В христианском средневековье парадоксальное сакрализуется. Это уже не только то, что не может вписаться в область представлений здравого смысла, но и то, что не должно быть помещено на одну плоскость с повседневным, обыденно-практическим человеческим существованием, т. е. относящееся к разряду нечеловеческого, сверхъестественного, Божественного. Таким образом, парадоксальное становится моментом религиозного содержания. О «христианском парадоксализме» средневековья пишет С. С. Аверинцев: «Мир христианина наполнен исключительно “чуждыми” и “новыми”, “невероятными” и “недомыслимыми”, “неслыханными” и “невиданными”, “странными” и “неисповедимыми” вещами». [397] Парадоксальны по своей сути ведущие христианские догматы – догмат о Троице, о непорочном зачатии, о двуединой природе Христа. Самое чудо в системе христианской веры есть также момент парадоксального.
397
С. С. Аверинцев. Поэтика ранневизантийской литературы. М., 1977. С. 145. О христианском парадоксализме с точностью мыслителя и с чуткостью художника писал Г. К. Честертон в трактате «Ортодоксия» (Г. К. Честертон. Вечный человек. М., 1991. С. 424).

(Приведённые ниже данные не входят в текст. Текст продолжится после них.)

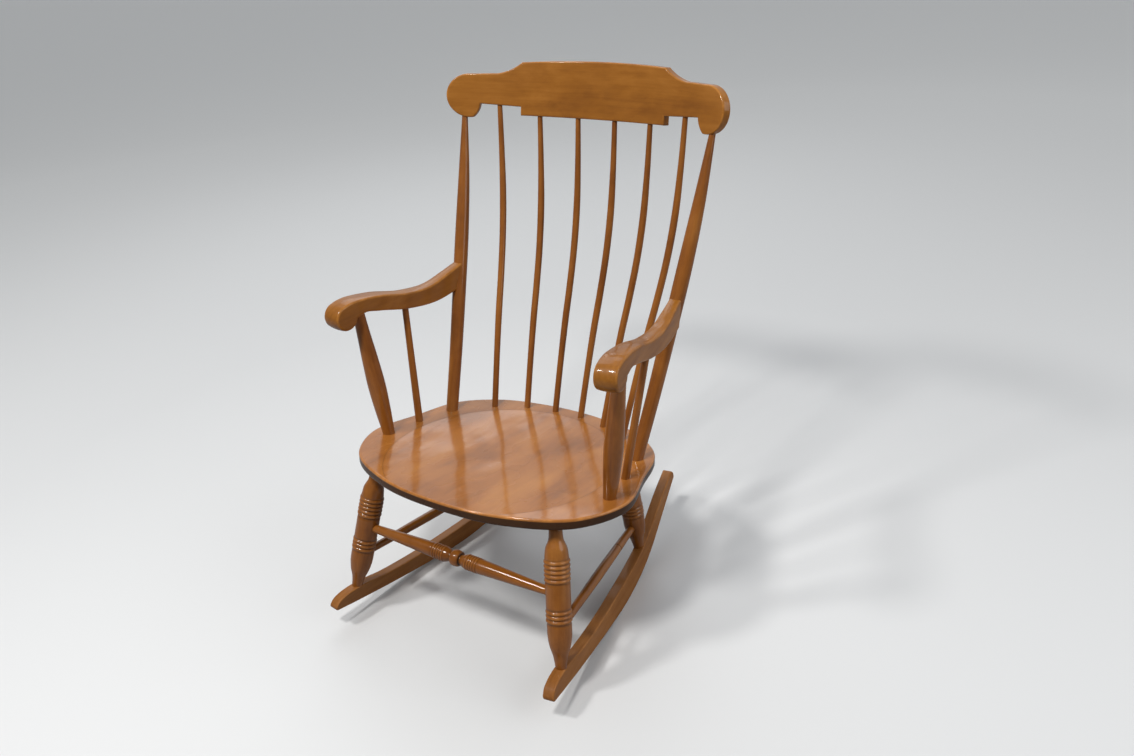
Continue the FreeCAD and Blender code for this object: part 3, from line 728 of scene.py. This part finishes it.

Вместе с тем средневековая ментальность не только сакрализует, но и эстетизирует парадоксальное. Парадокс становится одним из принципов организации художественного образа и литературного сюжета в средневековой беллетристике – литературе зарождающегося сюжетного вымысла и свободного интереса. [398] Как парадоксальные воспринимаются теперь и древнейшие алогичные мифологические конструкты и образы, принятые фольклорными жанрами – загадкой, сказкой, отчасти анекдотом, [399] а также отразившиеся в древнейших слоях средневековых литератур – в частности, в христианских апокрифах. [400]
398
Научные определения беллетристики см. в работах: Истоки русской беллетристики: возникновение жанров сюжетного повествования в древнерусской литературе. Л., 1970. С. 3–8; Е. К. Ромодановская. Русская литература на пороге нового времени: пути формирования русской беллетристики переходного периода. Новосибирск, 1994. С. 7; Н. Д. Тамарченко. Беллетристика // Н. Д. Тамарченко, Л. Е. Стрельцова. Литература путешествий и приключений. М., 1994. С. 226–228.
399
Имеется в виду не исторический анекдот, восходящий к традициям античной историографии и биографии (любопытный и поучительный рассказ о вызывающем интерес историческом лице), а фольклорный анекдот, восходящий к мифологическим повествованиям о трикстере (подробнее об этом в кн.: Е. М. Мелетинский. Введение в историческую поэтику эпоса и романа. М., 1986. С. 174–175).
400
Для древнерусской литературы таковы, в частности, «Суды Соломона» и «Сказания о Китоврасе» (подробнее об этом в кн.: Е. М. Мелетинский. Введение в историческую поэтику эпоса и романа. М., 1986. С. 174–175).